(Work to be completed)
Repeat the whole listing exactly.
-- Start --
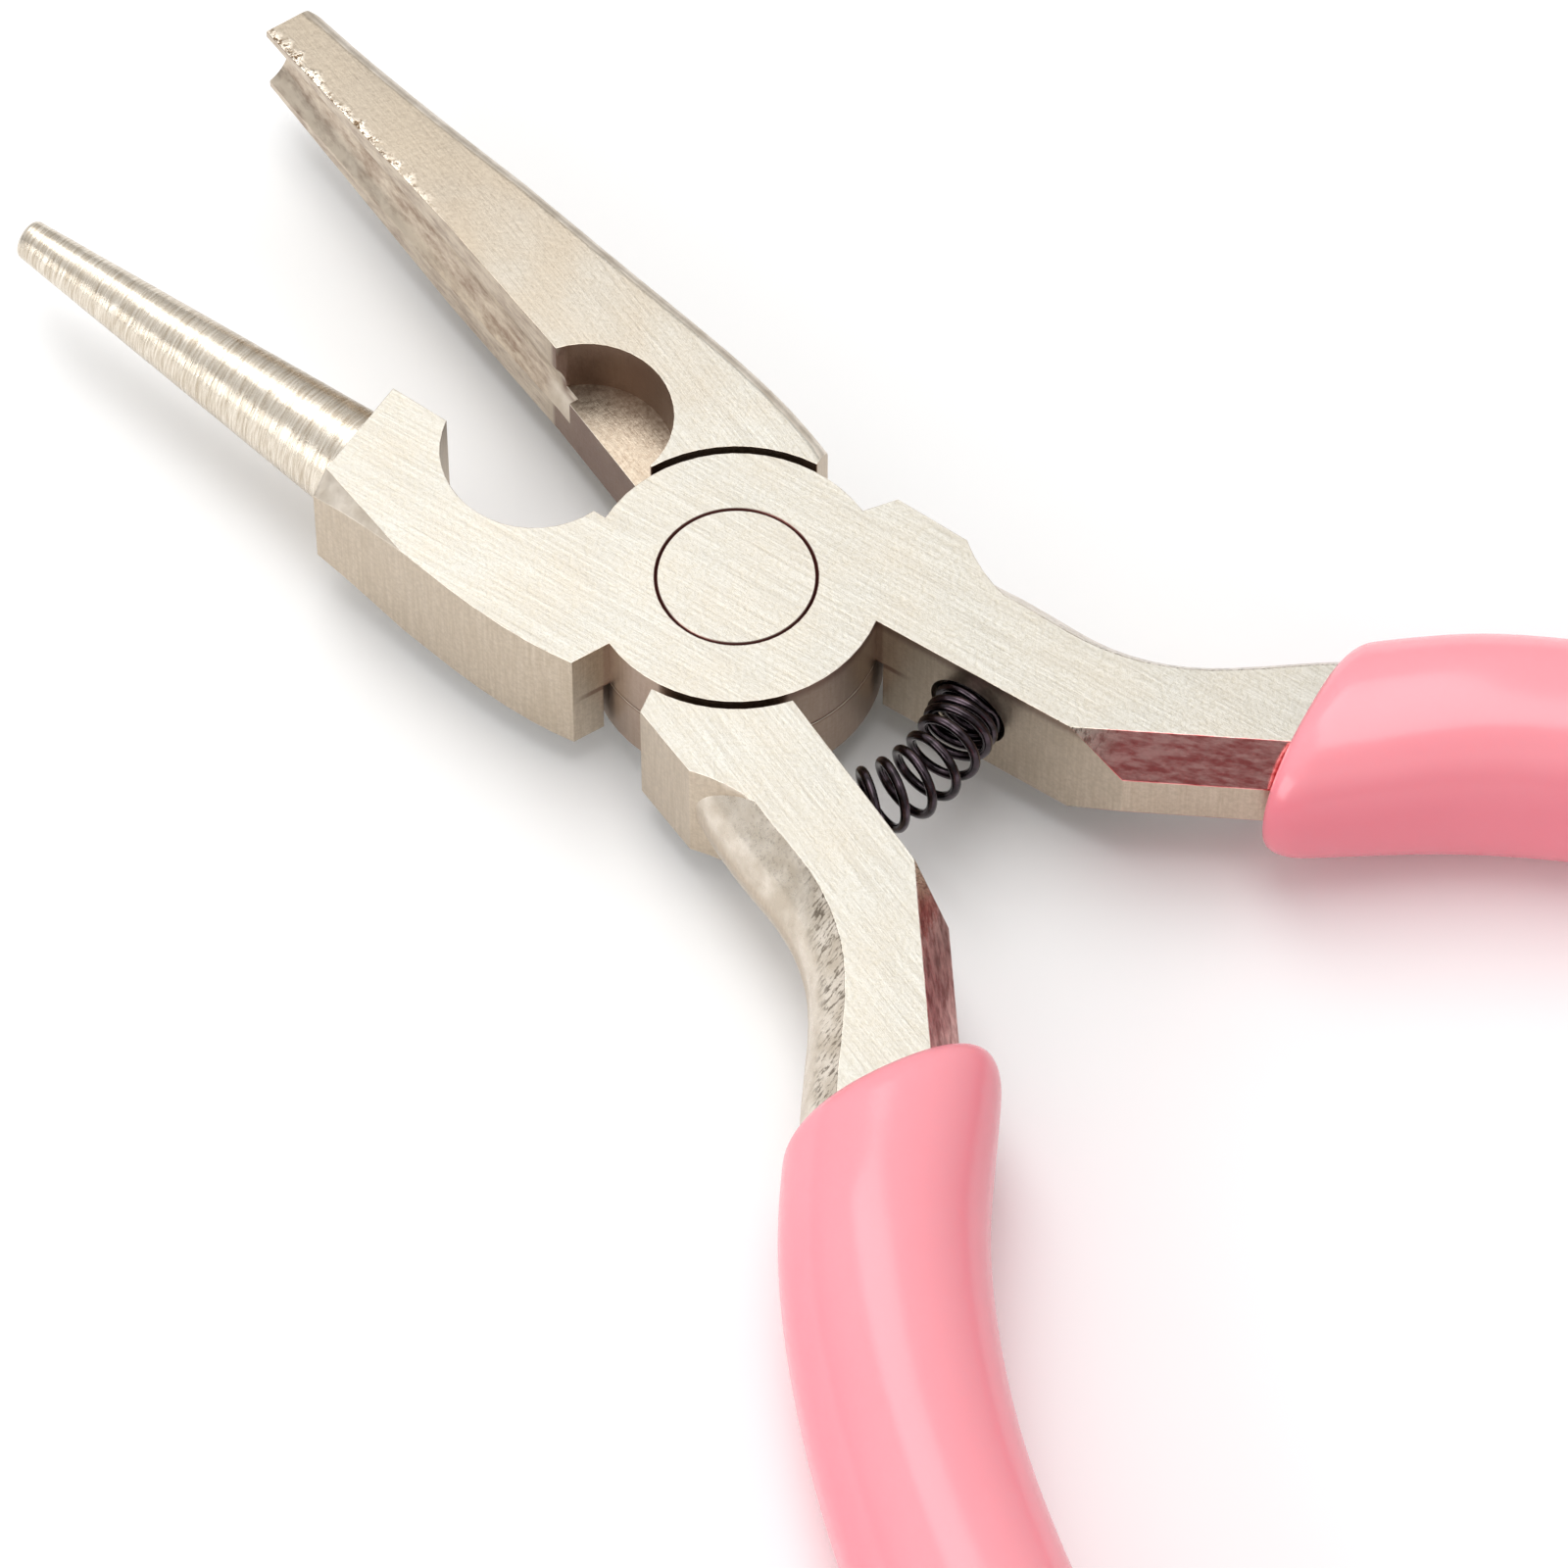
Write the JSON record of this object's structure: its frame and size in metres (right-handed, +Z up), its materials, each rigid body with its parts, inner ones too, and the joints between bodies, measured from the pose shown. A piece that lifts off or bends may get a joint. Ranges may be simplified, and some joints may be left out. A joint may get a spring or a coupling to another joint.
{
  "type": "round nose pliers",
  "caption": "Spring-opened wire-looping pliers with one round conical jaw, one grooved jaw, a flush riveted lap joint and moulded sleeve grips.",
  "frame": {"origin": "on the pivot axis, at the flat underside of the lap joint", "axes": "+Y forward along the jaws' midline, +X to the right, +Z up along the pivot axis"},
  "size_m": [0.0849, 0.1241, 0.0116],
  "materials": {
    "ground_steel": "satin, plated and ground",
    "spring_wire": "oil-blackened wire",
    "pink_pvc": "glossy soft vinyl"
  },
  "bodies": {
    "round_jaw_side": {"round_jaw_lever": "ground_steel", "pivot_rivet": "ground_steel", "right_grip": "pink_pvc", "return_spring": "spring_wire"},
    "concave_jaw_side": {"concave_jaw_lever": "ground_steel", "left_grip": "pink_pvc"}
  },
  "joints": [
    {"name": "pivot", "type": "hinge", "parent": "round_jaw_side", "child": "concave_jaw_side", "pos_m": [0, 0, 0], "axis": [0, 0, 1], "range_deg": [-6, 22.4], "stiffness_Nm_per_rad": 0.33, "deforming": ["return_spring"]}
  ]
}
-- End --
(The output)
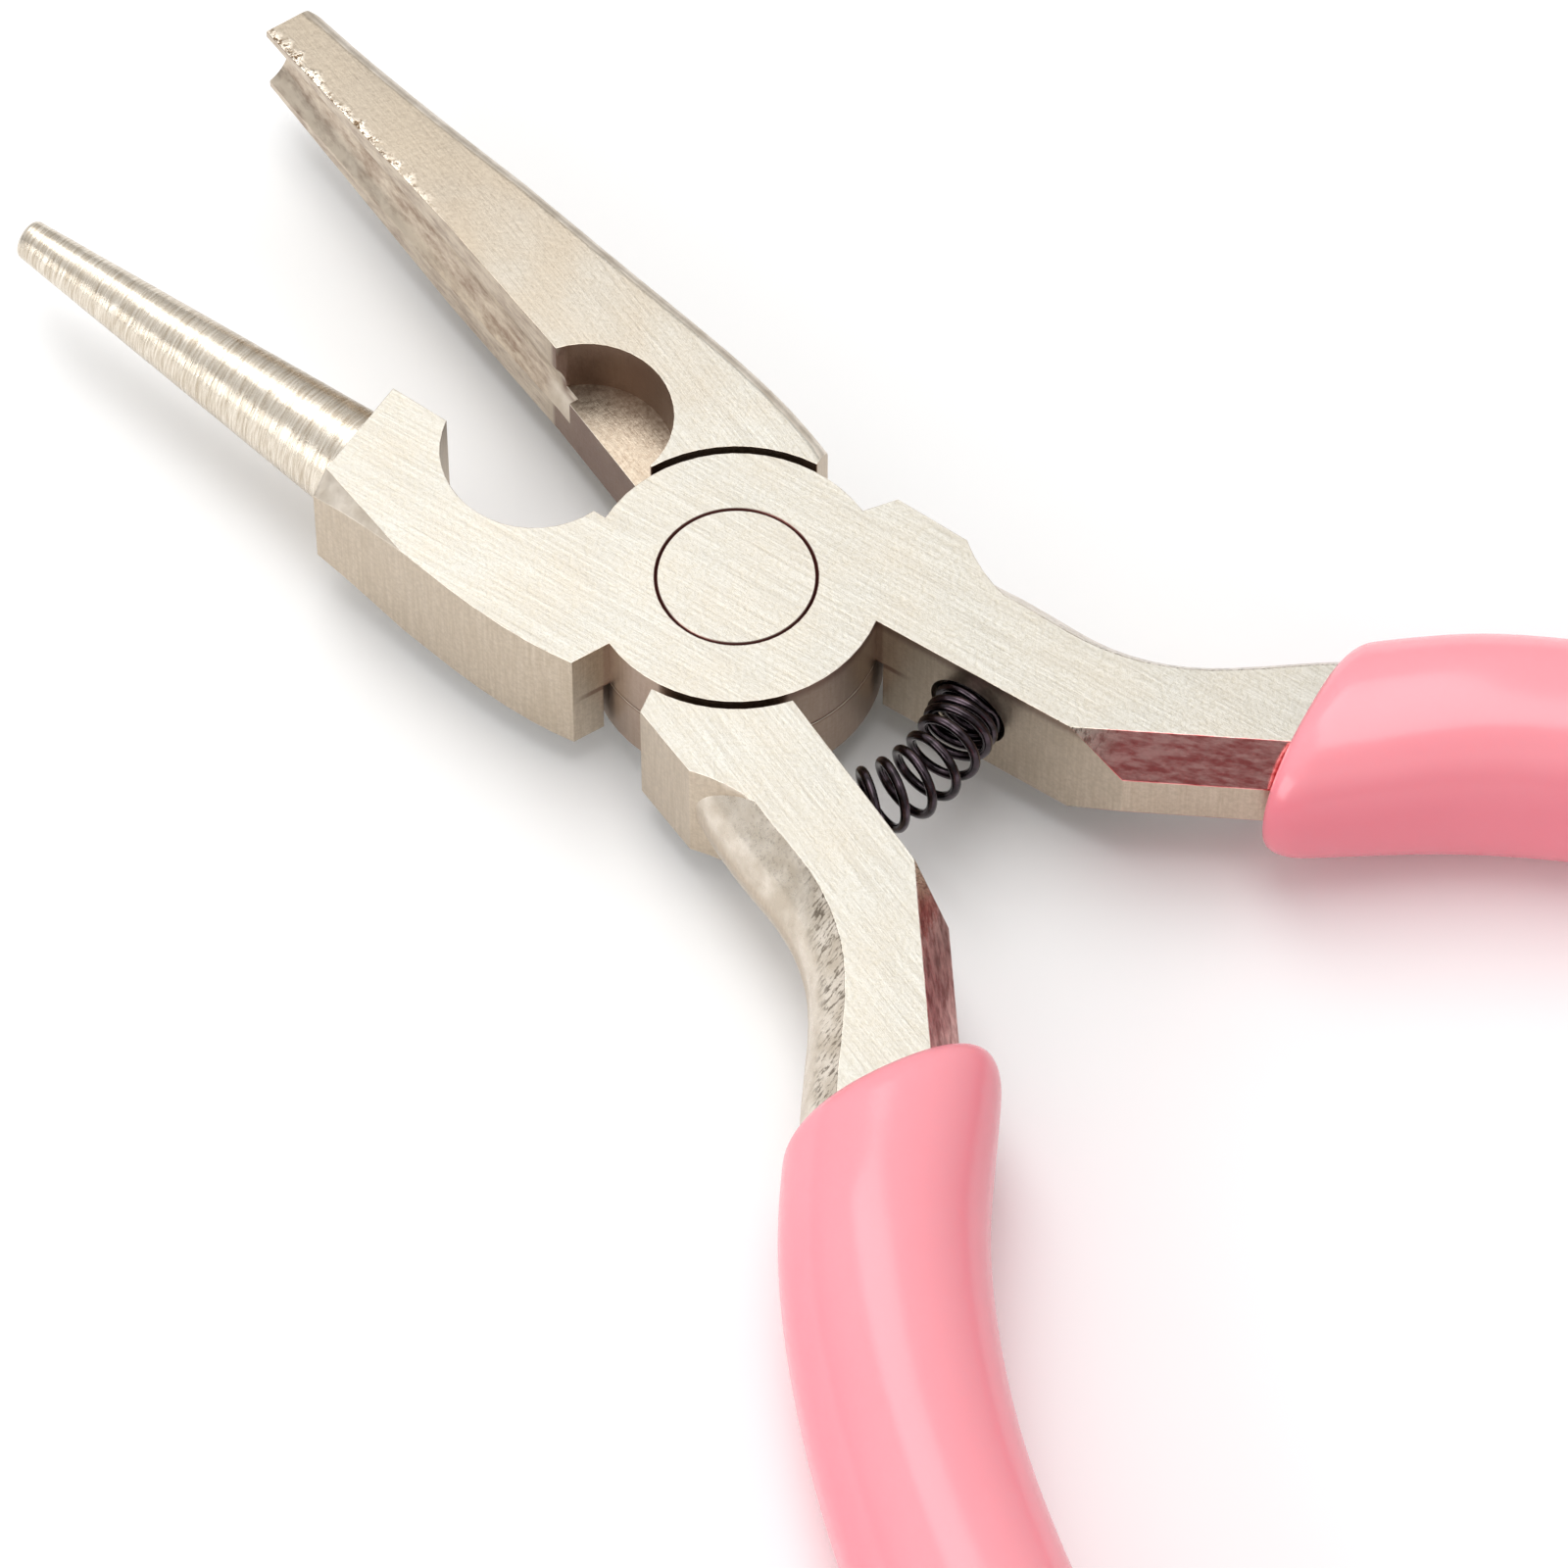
Write the JSON record of this object's structure: its frame and size in metres (right-handed, +Z up), its materials, each rigid body with its parts, inner ones too, and the joints between bodies, measured from the pose shown. A piece that lifts off or bends may get a joint. Ranges may be simplified, and some joints may be left out. A joint may get a spring or a coupling to another joint.
{
  "type": "round nose pliers",
  "caption": "Spring-opened wire-looping pliers with one round conical jaw, one grooved jaw, a flush riveted lap joint and moulded sleeve grips.",
  "frame": {"origin": "on the pivot axis, at the flat underside of the lap joint", "axes": "+Y forward along the jaws' midline, +X to the right, +Z up along the pivot axis"},
  "size_m": [0.0849, 0.1241, 0.0116],
  "materials": {
    "ground_steel": "satin, plated and ground",
    "spring_wire": "oil-blackened wire",
    "pink_pvc": "glossy soft vinyl"
  },
  "bodies": {
    "round_jaw_side": {"round_jaw_lever": "ground_steel", "pivot_rivet": "ground_steel", "right_grip": "pink_pvc", "return_spring": "spring_wire"},
    "concave_jaw_side": {"concave_jaw_lever": "ground_steel", "left_grip": "pink_pvc"}
  },
  "joints": [
    {"name": "pivot", "type": "hinge", "parent": "round_jaw_side", "child": "concave_jaw_side", "pos_m": [0, 0, 0], "axis": [0, 0, 1], "range_deg": [-6, 22.4], "stiffness_Nm_per_rad": 0.33, "deforming": ["return_spring"]}
  ]
}